As previously mentioned, the vast majority of leather is now chrome-tanned leather. The method itself was invented in 1858 to keep up with rising leather demand at the backend of the Industrial Revolution. Instead of natural vegetable tannins, a solution of chemicals — predominantly the acid, chromium sulphate — is used to tan the hide. The basic principle is the same (modifying the hide’s protein structure), but the process is considerably quicker and cheaper, relying more on automated machinery than manual labour.
Chrome tanned leather has its own unique set of properties. Firstly, because it can be dyed with chemical agents, chrome leather is available in a wider variety of colours than vegetable tanned leather. Thinner and softer in texture, it’s generally more resistant to heat and water — although also prone to cracking and unlikely to have the longevity of vegetable leather. Importantly, because chrome leather is not as porous as its organically produced counterpart, it will struggle to display a patina over time. And if you’re after seeking that quintessential leather smell, you will be disappointed (expect a chemically-infused scent, or very little smell at all).
One downside to vegetable tanning is that it uses a lot of water; depending on where the tannery is located, this can have a marginal or sizeable impact. Many tanneries are located by streams or rivers for this reason.

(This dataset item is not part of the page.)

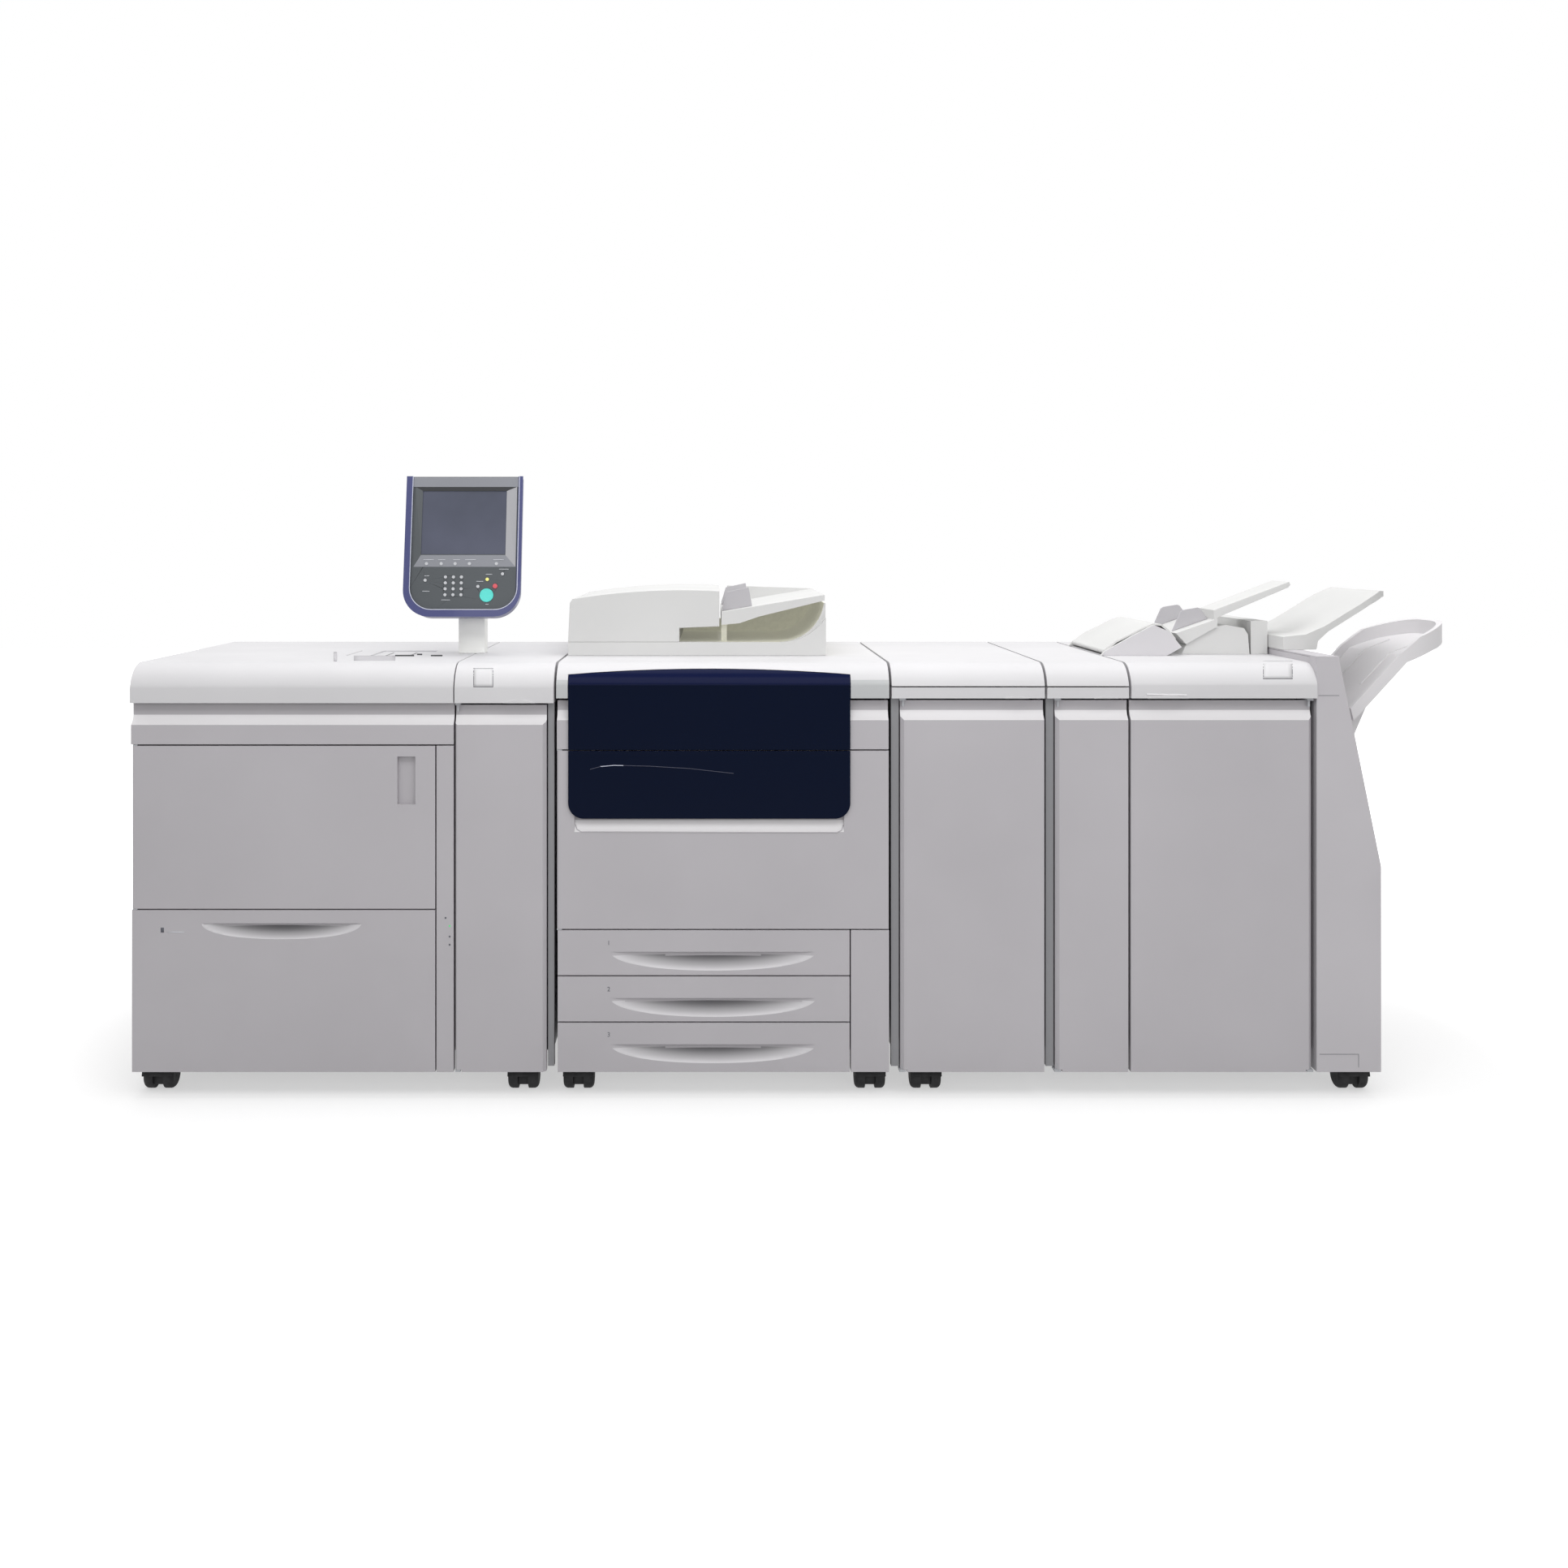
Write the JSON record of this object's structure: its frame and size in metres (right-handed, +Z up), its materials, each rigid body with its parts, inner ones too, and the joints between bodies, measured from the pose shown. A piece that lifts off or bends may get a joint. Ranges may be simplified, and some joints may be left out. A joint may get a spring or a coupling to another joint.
{
  "type": "digital production printer",
  "caption": "Production printer line on casters: paper feeder, print engine with document feeder and operator panel, and finisher modules with trays.",
  "frame": {"origin": "middle of the footprint, on the floor", "axes": "+X along the line of cabinets from the feeder to the stacker tray, +Y from the door faces to the back, +Z up"},
  "size_m": [3.207, 0.769, 1.4646],
  "materials": {
    "cover_white": "satin",
    "cover_grey": "satin",
    "adf_white": "satin",
    "frame_steel": "satin",
    "rear_metal": "satin",
    "navy_gloss": "gloss",
    "panel_blue": "satin",
    "bezel_dark": "satin",
    "screen_glass": "gloss",
    "platen_glass": "polished",
    "key_grey": "satin",
    "start_teal": "satin",
    "stop_red": "satin",
    "caster_black": "matt",
    "tray_grey": "satin",
    "consumable_black": "satin",
    "tray_steel": "satin"
  },
  "bodies": {
    "machine": {"feeder_frame": "frame_steel", "feeder_top_cover": "cover_white", "feeder_fascia": "cover_grey", "feeder_side_cover": "cover_grey", "feeder_rear_cover": "rear_metal", "transport_top_cover": "cover_white", "engine_frame": "frame_steel", "engine_top_cover": "cover_white", "platen_glass": "platen_glass", "engine_rear_cover": "rear_metal", "engine_inner_cover": "adf_white", "toner_bottles": "consumable_black", "drum_cartridges": "consumable_black", "engine_column_cover": "cover_grey", "ui_post": "adf_white", "interface_frame": "frame_steel", "interface_top_cover": "cover_white", "finisher_frame": "frame_steel", "folder_top_cover": "cover_white", "finisher_top_cover": "cover_white", "finisher_end_cover": "cover_grey", "finisher_rear_cover": "rear_metal", "top_tray": "adf_white", "inserter_body": "adf_white", "inserter_tray": "adf_white", "caster_forks": "caster_black"},
    "front_wheels": {"front_caster_wheels": "caster_black"},
    "rear_wheels": {"rear_caster_wheels": "caster_black"},
    "storage_door": {"storage_door": "cover_grey"},
    "feeder_drawer": {"feeder_drawer": "cover_grey"},
    "lift_plate": {"feeder_lift_plate": "tray_steel"},
    "transport_door": {"transport_door": "cover_grey"},
    "toner_door": {"toner_door": "cover_grey", "toner_door_panel": "navy_gloss"},
    "front_door": {"front_door": "cover_grey", "front_door_panel": "navy_gloss"},
    "tray_1": {"tray_1": "cover_grey"},
    "tray_2": {"tray_2": "cover_grey"},
    "tray_3": {"tray_3": "cover_grey"},
    "document_feeder": {"adf_base": "adf_white"},
    "feed_cover": {"adf_feed_cover": "adf_white"},
    "input_tray": {"adf_input_tray": "adf_white"},
    "guide_front": {"adf_guide_front": "tray_grey"},
    "guide_rear": {"adf_guide_rear": "tray_grey"},
    "scanner": {"scanner_carriage": "consumable_black"},
    "neck": {"ui_neck": "adf_white"},
    "panel": {"ui_housing": "panel_blue", "ui_bezel": "bezel_dark", "ui_screen": "screen_glass"},
    "number_keys": {"number_keys": "key_grey"},
    "function_keys": {"function_keys": "key_grey"},
    "start_button": {"start_button": "start_teal"},
    "stop_button": {"stop_button": "stop_red"},
    "interface_door": {"interface_door": "cover_grey"},
    "folder_door": {"folder_door": "cover_grey"},
    "finisher_door": {"finisher_door": "cover_grey"},
    "stacker_tray": {"stacker_tray": "tray_grey"},
    "inserter_cover": {"inserter_cover": "adf_white"},
    "inserter_guide_front": {"inserter_guide_front": "tray_grey"},
    "inserter_guide_rear": {"inserter_guide_rear": "tray_grey"}
  },
  "joints": [
    {"name": "front_wheels_roll", "type": "hinge", "parent": "machine", "child": "front_wheels", "pos_m": [0, -0.3005, 0.032], "axis": [1, 0, 0], "continuous": true},
    {"name": "rear_wheels_roll", "type": "hinge", "parent": "machine", "child": "rear_wheels", "pos_m": [0, 0.3095, 0.032], "axis": [1, 0, 0], "continuous": true},
    {"name": "storage_door_hinge", "type": "hinge", "parent": "machine", "child": "storage_door", "pos_m": [-1.5945, -0.3695, 0.624], "axis": [0, 0, -1], "range_deg": [0, 105]},
    {"name": "feeder_drawer_slide", "type": "slide", "parent": "machine", "child": "feeder_drawer", "axis": [0, -1, 0], "range_m": [0, 0.56]},
    {"name": "lift_plate_rise", "type": "slide", "parent": "feeder_drawer", "child": "lift_plate", "axis": [0, 0, 1], "range_m": [0, 0.28]},
    {"name": "transport_door_hinge", "type": "hinge", "parent": "machine", "child": "transport_door", "pos_m": [-0.8405, -0.3695, 0.484], "axis": [0, 0, -1], "range_deg": [0, 95]},
    {"name": "toner_door_hinge", "type": "hinge", "parent": "machine", "child": "toner_door", "pos_m": [-0.2225, -0.3825, 0.813], "axis": [1, 0, 0], "range_deg": [0, 85]},
    {"name": "front_door_hinge", "type": "hinge", "parent": "machine", "child": "front_door", "pos_m": [-0.6035, -0.3695, 0.604], "axis": [0, 0, -1], "range_deg": [0, 95]},
    {"name": "tray_1_slide", "type": "slide", "parent": "machine", "child": "tray_1", "axis": [0, -1, 0], "range_m": [0, 0.44]},
    {"name": "tray_2_slide", "type": "slide", "parent": "machine", "child": "tray_2", "axis": [0, -1, 0], "range_m": [0, 0.44]},
    {"name": "tray_3_slide", "type": "slide", "parent": "machine", "child": "tray_3", "axis": [0, -1, 0], "range_m": [0, 0.44]},
    {"name": "document_feeder_hinge", "type": "hinge", "parent": "machine", "child": "document_feeder", "pos_m": [-0.2855, 0.3765, 1.0146], "axis": [-1, 0, 0], "range_deg": [0, 60]},
    {"name": "feed_cover_hinge", "type": "hinge", "parent": "document_feeder", "child": "feed_cover", "pos_m": [-0.6075, 0.1245, 1.0483], "axis": [0, -1, 0], "range_deg": [0, 60]},
    {"name": "input_tray_hinge", "type": "hinge", "parent": "document_feeder", "child": "input_tray", "pos_m": [-0.2175, 0.1245, 1.107], "axis": [0, -1, 0], "range_deg": [0, 15]},
    {"name": "guide_front_slide", "type": "slide", "parent": "input_tray", "child": "guide_front", "axis": [0, 1, 0], "range_m": [-0.03, 0.1]},
    {"name": "guide_rear_slide", "type": "slide", "parent": "input_tray", "child": "guide_rear", "axis": [0, -1, 0], "range_m": [-0.03, 0.1]},
    {"name": "scanner_slide", "type": "slide", "parent": "machine", "child": "scanner", "axis": [1, 0, 0], "range_m": [0, 0.36]},
    {"name": "panel_swivel", "type": "hinge", "parent": "machine", "child": "neck", "pos_m": [-0.8615, -0.0235, 1.164], "axis": [0, 0, 1], "range_deg": [-25, 25]},
    {"name": "panel_tilt", "type": "hinge", "parent": "neck", "child": "panel", "pos_m": [-0.8615, -0.05136, 1.19844], "axis": [-1, 0, 0], "range_deg": [-10, 25]},
    {"name": "number_keys_press", "type": "slide", "parent": "panel", "child": "number_keys", "axis": [0, 0.9848, -0.1736], "range_m": [0, 0.0015], "stiffness_N_per_m": 300},
    {"name": "function_keys_press", "type": "slide", "parent": "panel", "child": "function_keys", "axis": [0, 0.9848, -0.1736], "range_m": [0, 0.0015], "stiffness_N_per_m": 300},
    {"name": "start_button_press", "type": "slide", "parent": "panel", "child": "start_button", "axis": [0, 0.9848, -0.1736], "range_m": [0, 0.0015], "stiffness_N_per_m": 300},
    {"name": "stop_button_press", "type": "slide", "parent": "panel", "child": "stop_button", "axis": [0, 0.9848, -0.1736], "range_m": [0, 0.0015], "stiffness_N_per_m": 300},
    {"name": "interface_door_hinge", "type": "hinge", "parent": "machine", "child": "interface_door", "pos_m": [0.1985, -0.3695, 0.484], "axis": [0, 0, -1], "range_deg": [0, 95]},
    {"name": "folder_door_hinge", "type": "hinge", "parent": "machine", "child": "folder_door", "pos_m": [0.5605, -0.3695, 0.484], "axis": [0, 0, -1], "range_deg": [0, 95]},
    {"name": "finisher_door_hinge", "type": "hinge", "parent": "machine", "child": "finisher_door", "pos_m": [1.1465, -0.3695, 0.484], "axis": [0, 0, 1], "range_deg": [0, 95]},
    {"name": "stacker_tray_drop", "type": "slide", "parent": "machine", "child": "stacker_tray", "axis": [0, 0, -1], "range_m": [0, 0.26]},
    {"name": "inserter_cover_hinge", "type": "hinge", "parent": "machine", "child": "inserter_cover", "pos_m": [0.7375, 0.0445, 1.024], "axis": [0, -1, 0], "range_deg": [0, 70]},
    {"name": "inserter_guide_front_slide", "type": "slide", "parent": "machine", "child": "inserter_guide_front", "axis": [0, 1, 0], "range_m": [-0.03, 0.06]},
    {"name": "inserter_guide_rear_slide", "type": "slide", "parent": "machine", "child": "inserter_guide_rear", "axis": [0, -1, 0], "range_m": [-0.03, 0.06]}
  ],
  "couplings": [
    {"joint": "guide_rear_slide", "follows": "guide_front_slide", "ratio": 1},
    {"joint": "inserter_guide_rear_slide", "follows": "inserter_guide_front_slide", "ratio": 1}
  ]
}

Chrome tanning, however, poses a genuine risk to eco-sustainability, particularly in developing nations with limited industrial regulation. The main threat stems from the dumping of chemical by-products — often chromium and lead — that can toxify rivers with carcinogens, kill local wildlife and render agricultural land unsuitable for farming. That said, newer methods are starting to gain traction. ‘Chrome free leather’, although still chemically tanned, makes use of chemicals that are far less harmful to the environment.